Many of these people have exposed that, for many of their selfies, they actually were not in as glamorous a situation as they made out, with one girl revealing that her picture before a night out was, in reality, one she took when she was too ill to go out, so she spent hours perfecting her hair and make up to just so she could get some likes on a picture.

But why are so many ordinary people doing this? ‘Insta-models’ may be nothing more than glorified commercials, but when people are lying about their own lives for nothing more than some meaningless likes on a page, it’s hard to see this as anything but concerning.

It’s understandable: when it’s become natural for people to post their lives online it’s hard not to exaggerate a little bit. Maybe you want to add a couple of filters, because that spot is ruining an otherwise perfect selfie. Maybe you’ll post a club picture with the girls and caption it “hilarious night out!!!” because you don’t want the world to know you cried in the toilets for 20 minutes when you saw your asshole ex. Maybe you’ll put up a picture of you in full makeup when all you plan to do today is watch re-runs of Hollyoaks. I get it, especially when it is these models with their fake captions who fill up people’s newsfeeds and make them feel a little inadequate in comparison.

If you see pictures everyday of the same girl looking flawless at the beach, out to lunch, with her friends, on a hike up the Himalayas, etc, it’s hard not to feel less naturally pretty or fun or active. While you have to witness yourself first hand, through the good and the bad, you’re only seeing the best of everyone else – because it’s not like anyone would post up pictures of themselves lying in bed with a double-chin and cookie crumbs smeared across their face.

Photo: brato.bg

We’re all constantly connected.
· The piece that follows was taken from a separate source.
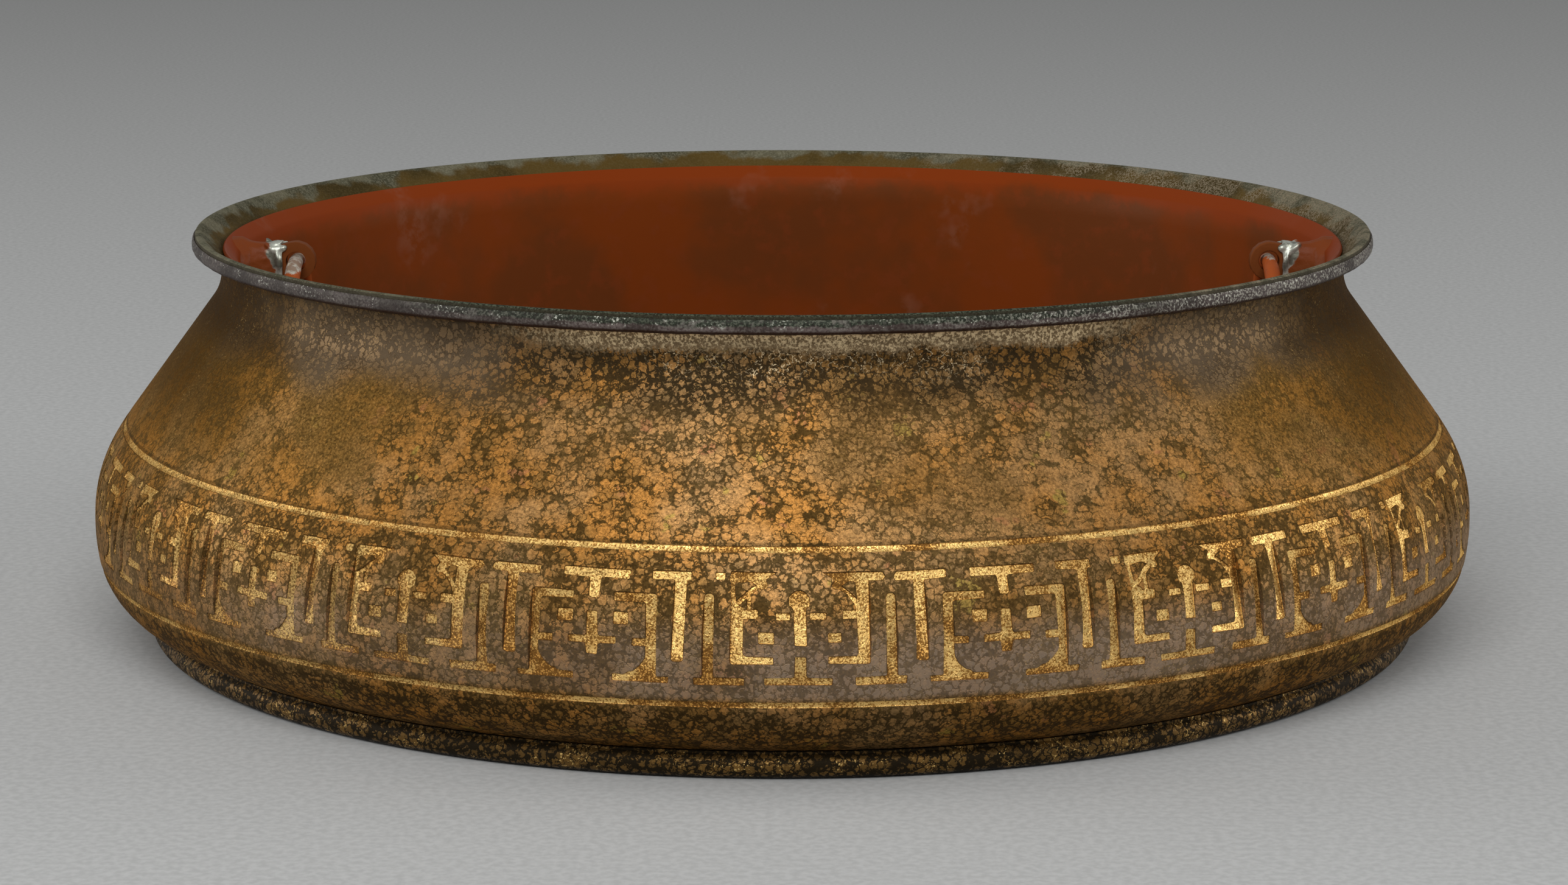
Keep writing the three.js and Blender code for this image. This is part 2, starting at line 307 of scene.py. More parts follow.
def smooth_by_angle(obj, degrees):
    """Smooth shading over every edge that bends less than the angle."""
    pick(obj)
    bpy.ops.object.shade_smooth_by_angle(angle=math.radians(degrees))


# %% [markdown]
# ## The bowl's profile
# The belly is widest low down. Above it a straight shoulder leans in to a hollow neck, and the
# neck turns out into the flared lip. The two gilded lines are shallow grooves with a wide floor.
# The band between them is left open here, because the fret is cut into it separately.

# %% Bowl profile
BELLY = [(128.70, 13.49), (129.09, 14.87), (129.34, 15.73), (129.50, 16.29), (129.89, 19.36),
         (130.00, 22.70), (129.84, 25.91), (129.38, 28.83), (128.64, 31.50), (127.63, 33.99),
         (126.40, 36.36), (124.94, 38.68), (124.34, 39.53), (123.82, 40.27)]
BAND_LOW, BAND_HIGH = 16.2, 39.0
belly_curve = np.array(curve_through(BELLY, 12))


def belly_radius(z):
    """The belly's radius at a height, or at each of many."""
    return np.interp(z, belly_curve[:, 1], belly_curve[:, 0])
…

While during my childhood I would could home from school and maybe be allowed to go on MSN to my friends for 30 minutes, now people are walking around with the means to see and hear from everyone they know all the time. 5 minutes of scrolling and look: Jessica is hanging out with all her friends, Michael is in London with his fiancé, Sam is swimming with dolphins on the holiday of a lifetime and you are…pressing ‘Play Next Episode’ on Netflix for the fifth time today.

It’s so easy nowadays to feel like you’re not measuring up to everyone around you. While you have to live through all the unattractive, boring parts of your own life and you only get told about everyone else’s highlights, it would be almost impossible not to. But rather than giving in to the FOMO and feeling like you have to resort to lying so your life looks better than it feels, remember: everyone is in the same boat as you.

And if all else fails, just remember that everyone poops.